Librement inspiré d’Opium : Journal d'une désintoxication de Jean Cocteau, le film d’Arielle Dombasle réalisé l’an passé va dans ce sens. On était en droit de s’attendre à un délire arty comme l’on écrit avec véhémence certains critiques, mais c’est plus que ça, l’apprentie réalisatrice étant arrivée à capter avec finesse le dandysme de l’époque – les années 1920. En prenant comme point d’ancrage les amours contrariées entre le jeune Raymond Radiguet (l’auteur du Diable au corps) et la figure qu’était Cocteau, elle livre un long-métrage intrigant, entre l’œuvre d’art, la comédie musicale et la réflexion romantique. Le tout avec un casting 5 étoiles (Grégoire Colin, Julie Depardieu, Hélène Fillières, Philippe Katerine, Niels Schneider, Jérémie Elkaïm, Arielle Dombasle elle-même...) participant à l’étrangeté du résultat.


Opium
, mardi 15 avril à 22h

À bien se marrer

S’il y a chaque année dans la programmation de nombreuses comédies, il y a aussi quelques films tellement premier degré qu’ils finissent par être involontairement hilarants – on appelle ça des nanars. Notre meilleur souvenir dans cette catégorie étant Shank de l’Anglais Simon Pearce, programmé en 2010 : une histoire de petite frappe homo dialoguée façon AB Productions.

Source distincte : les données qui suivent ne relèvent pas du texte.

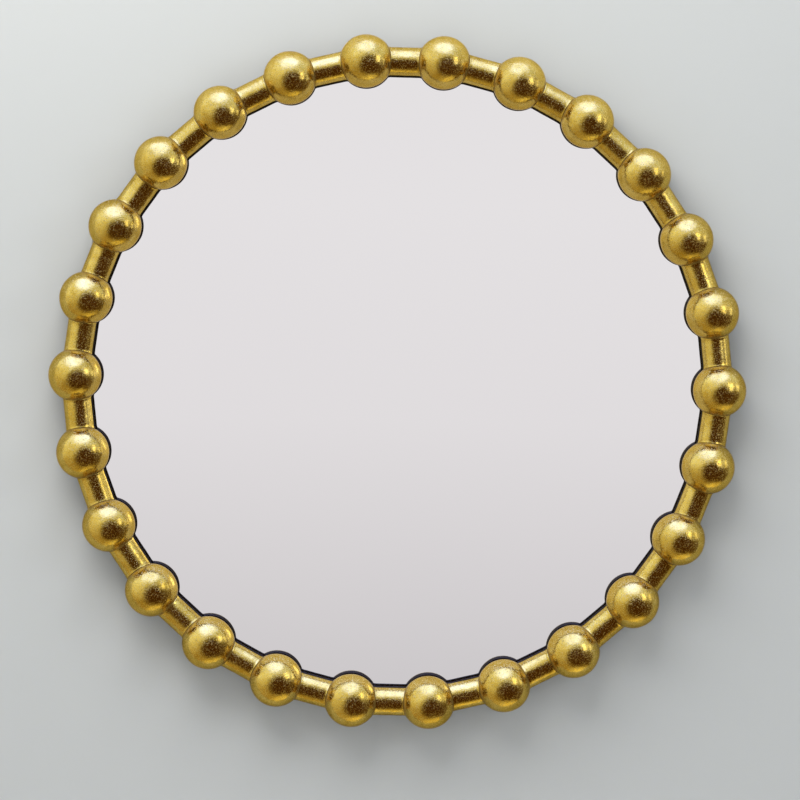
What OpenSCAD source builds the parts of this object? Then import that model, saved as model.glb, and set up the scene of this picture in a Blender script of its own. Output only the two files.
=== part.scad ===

Manque de bol, cette année, dans la dizaine de films visionnés par nos soins, on n’a pas trouvé de perle similaire. Même si le 7e Ciel de Guillaume Foirest lorgne sur les terres de Shank – oulala, quelle fin ! Mais si le ridicule et les clichés s’immiscent dans chaque scène de ce moyen-métrage suivant les pas d’un mec de cité contraint de cacher son homosexualité, le réalisateur sauve son aventure en mettant en place un univers étouffant crédible et en filmant ceux qui peuplent la banlieue de façon brute, sans fard ni misérabilisme. Comme dans le tableau d’ouverture qui fait furieusement penser au très controversé clip Stress de Romain Gavras pour le groupe Justice.